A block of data
-- begin --
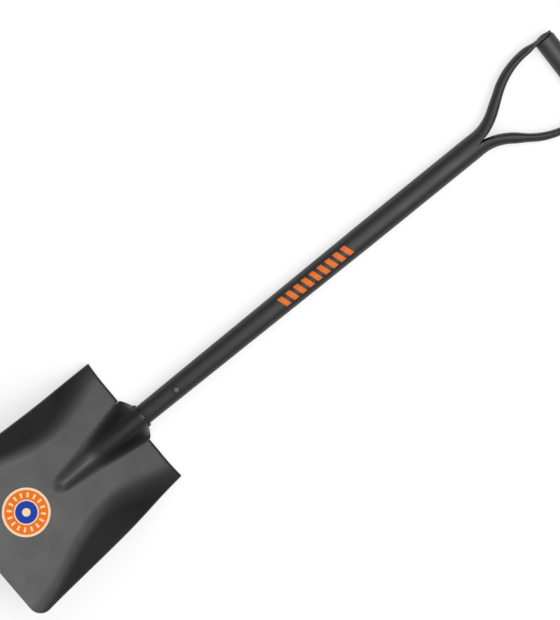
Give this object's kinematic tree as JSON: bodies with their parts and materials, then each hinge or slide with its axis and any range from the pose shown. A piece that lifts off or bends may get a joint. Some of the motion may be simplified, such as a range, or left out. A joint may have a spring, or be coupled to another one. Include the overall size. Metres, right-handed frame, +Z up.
{
  "type": "square mouth shovel",
  "caption": "Steel shovel with a dished, square mouthed blade, turned treads and a tapered tube shaft spread into a fork that holds a cross grip for the hand.",
  "frame": {"origin": "the level ground under the middle of the shovel's box, as the shovel lies on its back on its treads and its grip", "axes": "+Y runs along the shaft from the blade's mouth to the hand grip, +X runs across the blade, +Z points up, out of the front of the blade"},
  "size_m": [0.2232, 0.9986, 0.1011],
  "materials": {
    "steel_paint": "semi-gloss black stoved paint on pressed steel",
    "grip_paint": "smooth black stoved paint on drawn tube",
    "rivet_paint": "black paint over a hammered rivet head, thin on its crown",
    "weld_paint": "black paint over a rippled weld bead",
    "label_film": "printed vinyl sticker"
  },
  "bodies": {
    "root": {"blade": "steel_paint", "shaft": "steel_paint", "tang_rivet": "rivet_paint", "neck_weld_right": "weld_paint", "neck_weld_left": "weld_paint", "grip": "grip_paint", "grip_rivet": "rivet_paint", "blade_label": "label_film"}
  },
  "joints": []
}
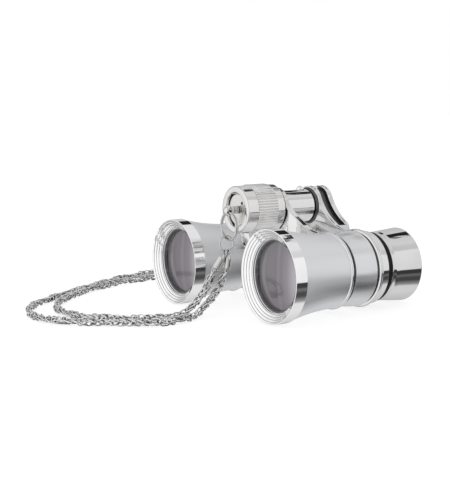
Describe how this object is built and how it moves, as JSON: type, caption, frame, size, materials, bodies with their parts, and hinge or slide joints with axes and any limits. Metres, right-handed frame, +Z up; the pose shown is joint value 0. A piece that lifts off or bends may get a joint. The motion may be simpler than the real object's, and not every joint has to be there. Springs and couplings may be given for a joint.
{
  "type": "opera glasses",
  "caption": "Galilean opera glasses: satin cone barrels, chrome bezels, swan-neck bridges, central focusing knob and a rope hand chain.",
  "frame": {"origin": "centre of the front face of the focusing knob's plug, on the focusing axis", "axes": "+X is the user's left, +Y runs along the optical axes from the objectives to the eyes, +Z is up"},
  "size_m": [0.1548, 0.1111, 0.05],
  "materials": {
    "bright_chrome": "polished chrome plate",
    "knurled_chrome": "chrome plate over straight knurling",
    "satin_silver": "fine satin",
    "black_lacquer": "satin black",
    "coated_glass": "coated, faint pink-violet tint",
    "eye_glass": "clear polished",
    "turned_steel": "fine turned",
    "ring_steel": "polished wire",
    "chain_links": "bright rope chain of fine links"
  },
  "bodies": {
    "front_half": {"front_bridge": "bright_chrome", "cone_left": "satin_silver", "cone_right": "satin_silver", "objective_bezel_left": "bright_chrome", "objective_bezel_right": "bright_chrome", "objective_lens_left": "coated_glass", "objective_lens_right": "coated_glass", "lens_retainer_left": "black_lacquer", "lens_retainer_right": "black_lacquer", "draw_tube_left": "turned_steel", "draw_tube_right": "turned_steel", "center_tube": "bright_chrome", "guide_screw": "bright_chrome", "knob_washer": "black_lacquer"},
    "knob": {"lead_screw": "turned_steel", "focus_drum": "knurled_chrome", "knob_cap": "bright_chrome", "knob_plug": "bright_chrome"},
    "rear_half": {"rear_bridge": "bright_chrome", "tube_gap_ring": "black_lacquer", "guide_sleeve": "turned_steel", "clamp_screw": "bright_chrome", "hub_cover": "bright_chrome", "eyecup_left": "bright_chrome", "eyecup_right": "bright_chrome", "gap_ring_left": "black_lacquer", "gap_ring_right": "black_lacquer", "ocular_cell_left": "black_lacquer", "ocular_cell_right": "black_lacquer", "eye_lens_left": "eye_glass", "eye_lens_right": "eye_glass", "eye_lens_retainer_left": "black_lacquer", "eye_lens_retainer_right": "black_lacquer"},
    "swivel_eye": {"swivel_eye": "ring_steel"},
    "split_ring": {"split_ring": "ring_steel"},
    "jump_ring": {"jump_ring": "ring_steel"},
    "chain_cap_a": {"chain_cap_a": "ring_steel"},
    "chain_cap_b": {"chain_cap_b": "ring_steel"},
    "strand_a_1": {"strand_a_1": "chain_links"},
    "strand_a_2": {"strand_a_2": "chain_links"},
    "strand_a_3": {"strand_a_3": "chain_links"},
    "strand_a_4": {"strand_a_4": "chain_links"},
    "strand_b_1": {"strand_b_1": "chain_links"},
    "strand_b_2": {"strand_b_2": "chain_links"},
    "strand_b_3": {"strand_b_3": "chain_links"},
    "strand_b_4": {"strand_b_4": "chain_links"},
    "strand_b_5": {"strand_b_5": "chain_links"}
  },
  "joints": [
    {"name": "knob_turn", "type": "hinge", "parent": "front_half", "child": "knob", "pos_m": [0, 0, 0], "axis": [0, 1, 0], "range_deg": [0, 360]},
    {"name": "focus_slide", "type": "slide", "parent": "front_half", "child": "rear_half", "axis": [0, 1, 0], "range_m": [0, 0.006]},
    {"name": "eye_swivel", "type": "hinge", "parent": "front_half", "child": "swivel_eye", "pos_m": [0, 0, 0], "axis": [0, 1, 0], "range_deg": [-25, 15]},
    {"name": "ring_swing", "type": "hinge", "parent": "swivel_eye", "child": "split_ring", "pos_m": [0, -0.0044, -0.00081], "axis": [1, 0, 0], "range_deg": [-35, 0]},
    {"name": "jump_ring_swing", "type": "hinge", "parent": "split_ring", "child": "jump_ring", "pos_m": [-0.0012, -0.0044, -0.01044], "axis": [1, 0, 0], "range_deg": [-25, 0]},
    {"name": "cap_a_swing", "type": "hinge", "parent": "jump_ring", "child": "chain_cap_a", "pos_m": [-0.0012, -0.0052, -0.01509], "axis": [0, 1, 0], "range_deg": [0, 12]},
    {"name": "cap_b_swing", "type": "hinge", "parent": "jump_ring", "child": "chain_cap_b", "pos_m": [-0.0012, -0.0036, -0.01509], "axis": [0, 1, 0], "range_deg": [-12, 0]},
    {"name": "strand_a_lift_1", "type": "hinge", "parent": "chain_cap_a", "child": "strand_a_1", "pos_m": [-0.0026, -0.0086, -0.0213], "axis": [-1, 0, 0], "range_deg": [0, 5]},
    {"name": "strand_a_lift_2", "type": "hinge", "parent": "strand_a_1", "child": "strand_a_2", "pos_m": [-0.0045, -0.0273, -0.03746], "axis": [0, 1, 0], "range_deg": [0, 15]},
    {"name": "strand_a_lift_3", "type": "hinge", "parent": "strand_a_2", "child": "strand_a_3", "pos_m": [-0.034, -0.0483, -0.03862], "axis": [0, 1, 0], "range_deg": [0, 15]},
    {"name": "strand_a_lift_4", "type": "hinge", "parent": "strand_a_3", "child": "strand_a_4", "pos_m": [-0.0883, -0.0188, -0.03698], "axis": [0.94, 0.3412, 0], "range_deg": [0, 20]},
    {"name": "strand_b_lift_1", "type": "hinge", "parent": "chain_cap_b", "child": "strand_b_1", "pos_m": [-0.0025, -0.0037, -0.0215], "axis": [-1, 0, 0], "range_deg": [0, 5]},
    {"name": "strand_b_lift_2", "type": "hinge", "parent": "strand_b_1", "child": "strand_b_2", "pos_m": [0.0014, -0.0205, -0.03708], "axis": [-1, 0, 0], "range_deg": [0, 15]},
    {"name": "strand_b_lift_3", "type": "hinge", "parent": "strand_b_2", "child": "strand_b_3", "pos_m": [-0.0256, -0.0546, -0.03897], "axis": [0, 1, 0], "range_deg": [0, 15]},
    {"name": "strand_b_lift_4", "type": "hinge", "parent": "strand_b_3", "child": "strand_b_4", "pos_m": [-0.076, -0.0473, -0.03857], "axis": [0.86, 0.5103, 0], "range_deg": [0, 15]},
    {"name": "strand_b_lift_5", "type": "hinge", "parent": "strand_b_4", "child": "strand_b_5", "pos_m": [-0.1045, 0.0097, -0.0354], "axis": [1, 0, 0], "range_deg": [0, 20]}
  ],
  "couplings": [
    {"joint": "knob_turn", "follows": "focus_slide", "rad_per_m": 1047.2}
  ]
}
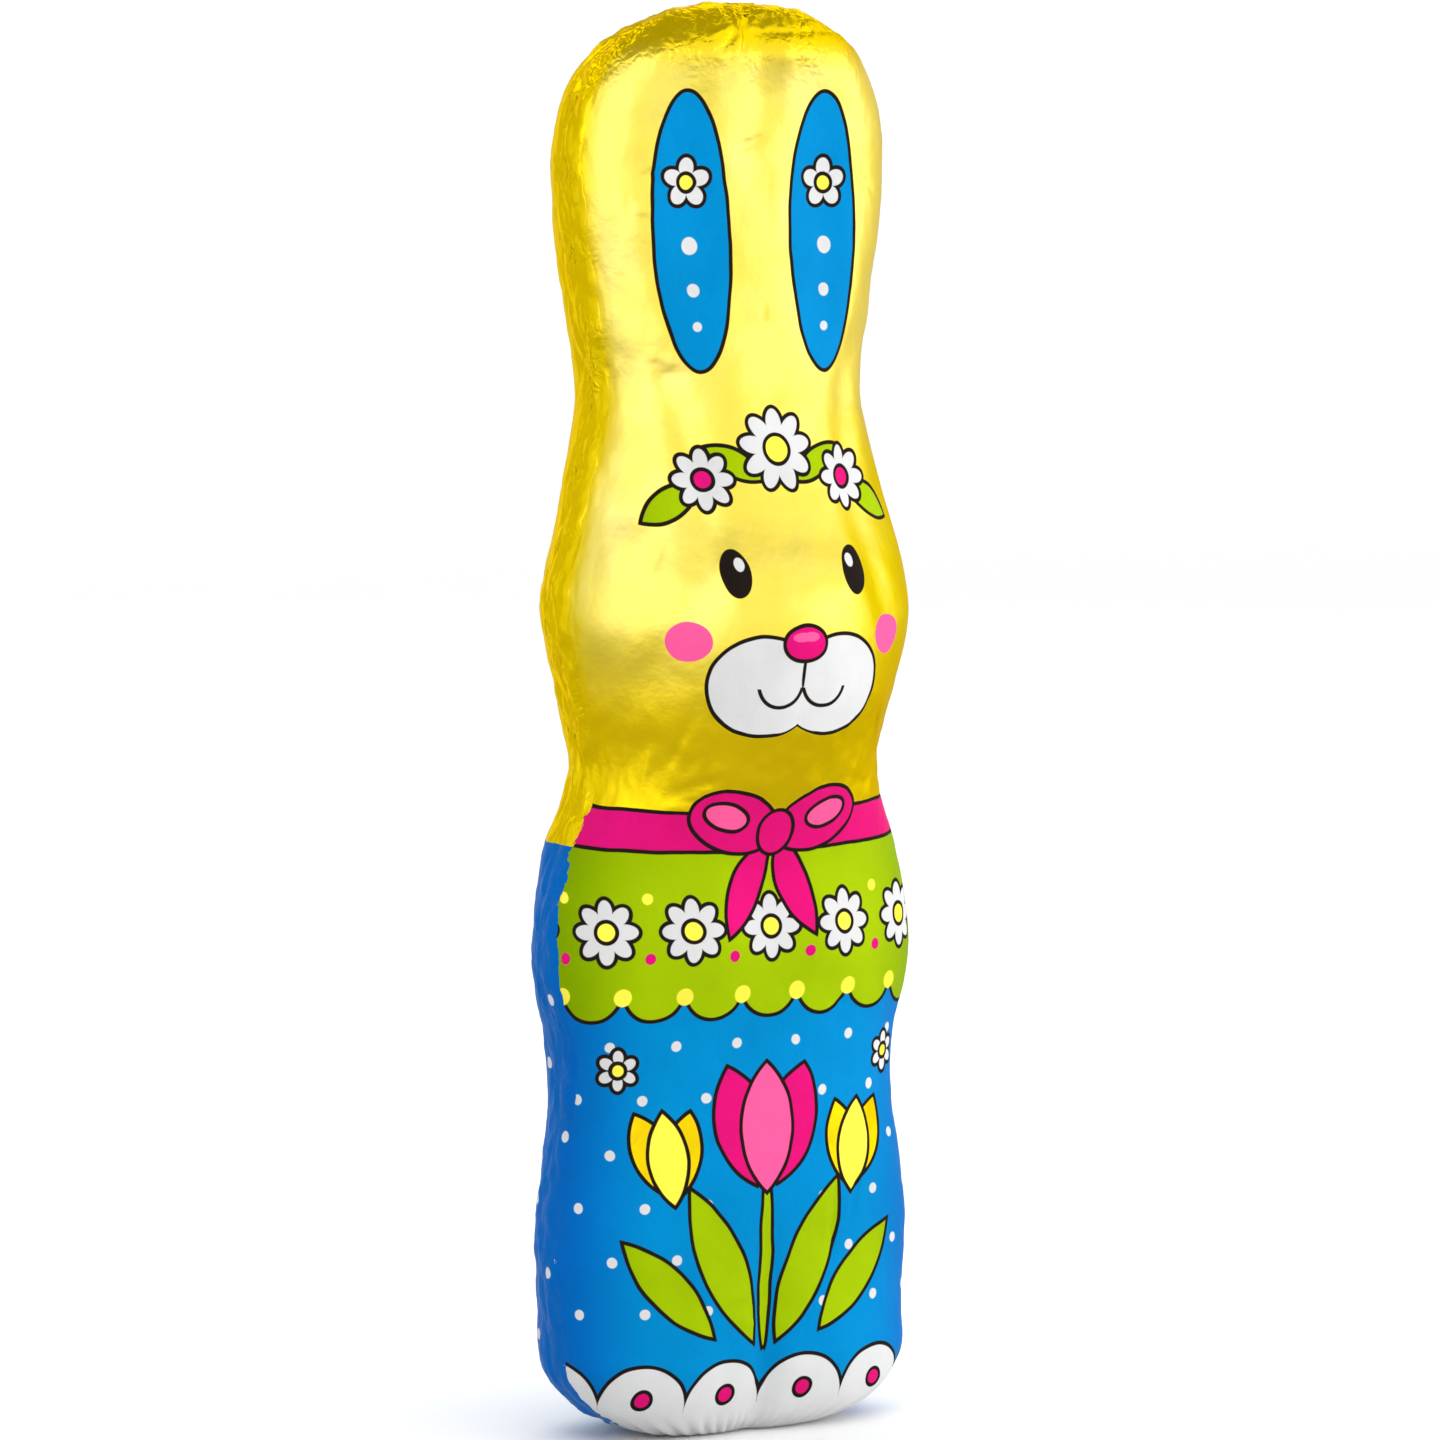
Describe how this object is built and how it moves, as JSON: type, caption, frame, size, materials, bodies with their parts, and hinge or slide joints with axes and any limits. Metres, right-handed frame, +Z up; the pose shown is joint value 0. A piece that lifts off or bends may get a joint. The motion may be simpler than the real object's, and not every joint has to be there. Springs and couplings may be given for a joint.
{
  "type": "foil-wrapped hollow chocolate bunny",
  "caption": "Upright moulded chocolate bunny sealed in printed foil, with long joined ears, a rounded head and a flat base to stand on.",
  "frame": {"origin": "on the ground, in the middle of the flat base, on the parting plane where the front and back foil meet", "axes": "+Z up towards the ears, the face looks along -Y, +X to the bunny's left"},
  "size_m": [0.0432, 0.0308, 0.15],
  "materials": {
    "printed_foil": "glossy printed foil with fine crinkles"
  },
  "bodies": {
    "root": {"foil_wrapped_bunny": "printed_foil"}
  },
  "joints": []
}
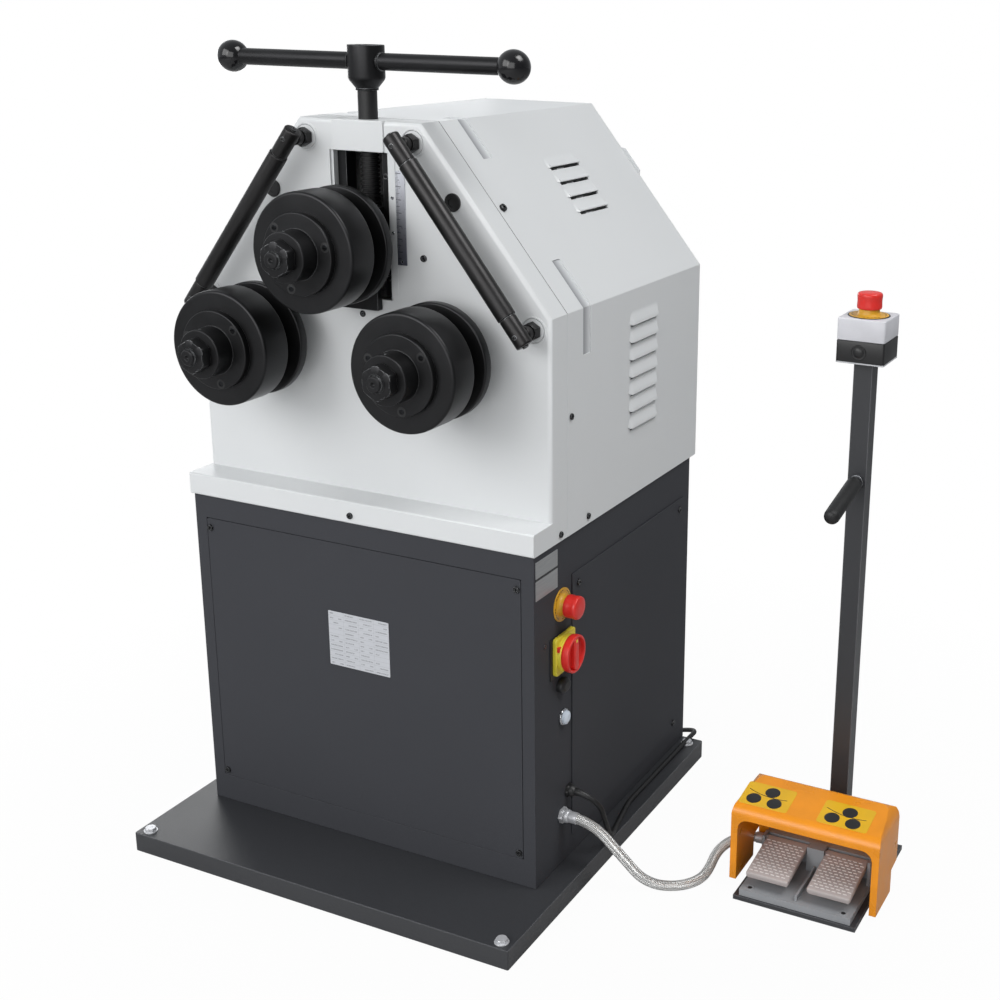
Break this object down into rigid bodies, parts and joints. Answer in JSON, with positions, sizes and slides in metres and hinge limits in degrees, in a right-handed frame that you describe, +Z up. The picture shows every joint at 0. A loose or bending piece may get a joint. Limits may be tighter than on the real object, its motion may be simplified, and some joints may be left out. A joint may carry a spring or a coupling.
{
  "type": "three-roll section bender",
  "caption": "Floor-standing three-roll bender: stacked rolls on a white head, hand screw with ball handle, dark cabinet and tray, guarded foot switch on a hose and post-mounted stop button.",
  "frame": {"origin": "on the floor, under the middle of the machine and its foot station together, cords left out", "axes": "+Z up, +Y from the rolls to the back of the head, +X to the right as seen from the front, where the foot station stands"},
  "size_m": [1.2174, 0.9868, 1.3617],
  "materials": {
    "tray_paint": "fine textured dark grey",
    "cabinet_paint": "fine textured dark grey",
    "head_paint": "smooth light grey-white",
    "black_steel": "blackened, satin",
    "machined_steel": "machined",
    "casting": "grey painted casting",
    "treadle_alloy": "painted, patterned top",
    "bright_plating": "nickel plated",
    "steel_braid": "woven steel braid",
    "black_plastic": "matt black",
    "white_plastic": "white, slight gloss",
    "yellow_plastic": "yellow",
    "red_plastic": "red, glossy",
    "orange_plastic": "orange, glossy",
    "lamp_lens": "clear, faceted",
    "cord_rubber": "matt black"
  },
  "bodies": {
    "machine": {"base_tray": "tray_paint", "cabinet_shell": "cabinet_paint", "front_access_panel": "cabinet_paint", "electrics_panel": "cabinet_paint", "front_housing": "head_paint", "head_frame": "head_paint", "rear_cover": "head_paint", "head_back_panel": "head_paint", "nut_block": "head_paint", "guide_strip_left": "black_steel", "guide_strip_right": "black_steel", "gearbox": "casting", "motor": "casting", "guide_bar_left": "black_steel", "guide_bar_right": "black_steel", "stop_collar": "yellow_plastic", "switch_plate": "yellow_plastic", "pilot_lamp": "lamp_lens", "cable_gland": "black_plastic", "hose_fitting": "bright_plating", "station_stand": "tray_paint", "station_grip": "cord_rubber", "stop_box_base": "black_plastic", "stop_box_lid": "white_plastic", "pedal_base": "casting", "pedal_guard": "orange_plastic", "foot_switch_hose": "steel_braid", "power_cord_run": "cord_rubber", "power_cord_coil": "cord_rubber", "power_plug": "black_plastic"},
    "carriage": {"carriage": "black_steel"},
    "screw": {"lead_screw": "black_steel", "handle_hub": "black_steel", "handle_bar": "black_steel", "handle_knob_left": "black_steel", "handle_knob_right": "black_steel"},
    "top_roll": {"top_shaft": "black_steel", "top_front_roll": "black_steel", "top_rear_disc": "black_steel", "top_flange": "black_steel", "top_nut": "black_steel"},
    "left_roll": {"left_shaft": "black_steel", "left_front_roll": "black_steel", "left_rear_disc": "black_steel", "left_flange": "black_steel", "left_nut": "black_steel", "left_gear": "machined_steel"},
    "right_roll": {"right_shaft": "black_steel", "right_front_roll": "black_steel", "right_rear_disc": "black_steel", "right_flange": "black_steel", "right_nut": "black_steel", "right_gear": "machined_steel"},
    "pinion": {"drive_pinion": "machined_steel"},
    "switch_knob": {"switch_knob": "red_plastic"},
    "stop_button": {"stop_button": "red_plastic"},
    "remote_stop_button": {"remote_stop_button": "red_plastic"},
    "treadle_left": {"treadle_left": "treadle_alloy"},
    "treadle_right": {"treadle_right": "treadle_alloy"}
  },
  "joints": [
    {"name": "carriage_slide", "type": "slide", "parent": "machine", "child": "carriage", "axis": [0, 0, 1], "range_m": [-0.042, 0.018]},
    {"name": "screw_turn", "type": "hinge", "parent": "carriage", "child": "screw", "pos_m": [-0.23475, -0.1407, 1.2], "axis": [0, 0, 1], "range_deg": [-2520, 1080]},
    {"name": "top_roll_spin", "type": "hinge", "parent": "carriage", "child": "top_roll", "pos_m": [-0.23475, -0.2887, 1.0671], "axis": [0, 1, 0], "continuous": true},
    {"name": "right_roll_spin", "type": "hinge", "parent": "machine", "child": "right_roll", "pos_m": [-0.06555, -0.2887, 0.9047], "axis": [0, 1, 0], "continuous": true},
    {"name": "left_roll_spin", "type": "hinge", "parent": "machine", "child": "left_roll", "pos_m": [-0.40395, -0.2887, 0.9047], "axis": [0, 1, 0], "continuous": true},
    {"name": "pinion_spin", "type": "hinge", "parent": "machine", "child": "pinion", "pos_m": [-0.23475, 0.0313, 0.86284], "axis": [0, 1, 0], "continuous": true},
    {"name": "switch_knob_turn", "type": "hinge", "parent": "machine", "child": "switch_knob", "pos_m": [0.11025, -0.1322, 0.425], "axis": [-1, 0, 0], "range_deg": [0, 90]},
    {"name": "stop_button_press", "type": "slide", "parent": "machine", "child": "stop_button", "axis": [-1, 0, 0], "range_m": [0, 0.005]},
    {"name": "remote_stop_button_press", "type": "slide", "parent": "machine", "child": "remote_stop_button", "axis": [0, 0, -1], "range_m": [0, 0.005]},
    {"name": "treadle_left_press", "type": "hinge", "parent": "machine", "child": "treadle_left", "pos_m": [0.42725, 0.0673, 0.0558], "axis": [1, 0, 0], "range_deg": [0, 7], "stiffness_Nm_per_rad": 4, "springref_deg": -20.05},
    {"name": "treadle_right_press", "type": "hinge", "parent": "machine", "child": "treadle_right", "pos_m": [0.53425, 0.0673, 0.0558], "axis": [1, 0, 0], "range_deg": [0, 7], "stiffness_Nm_per_rad": 4, "springref_deg": -20.05}
  ],
  "couplings": [
    {"joint": "carriage_slide", "follows": "screw_turn", "m_per_rad": 0.00095493},
    {"joint": "left_roll_spin", "follows": "right_roll_spin", "ratio": 1},
    {"joint": "pinion_spin", "follows": "right_roll_spin", "ratio": -2.2222}
  ]
}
-- end --
Find and copy each line above that includes the string "into".

## Answer to this task
  "caption": "Steel shovel with a dished, square mouthed blade, turned treads and a tapered tube shaft spread into a fork that holds a cross grip for the hand.",
Break this object down into rigid bodies, parts and joints. Answer in JSON, with positions, sizes and slides in metres and hinge limits in degrees, in a right-handed frame that you describe, +Z up. The picture shows every joint at 0. A loose or bending piece may get a joint. Limits may be tighter than on the real object, its motion may be simplified, and some joints may be left out. A joint may carry a spring or a coupling.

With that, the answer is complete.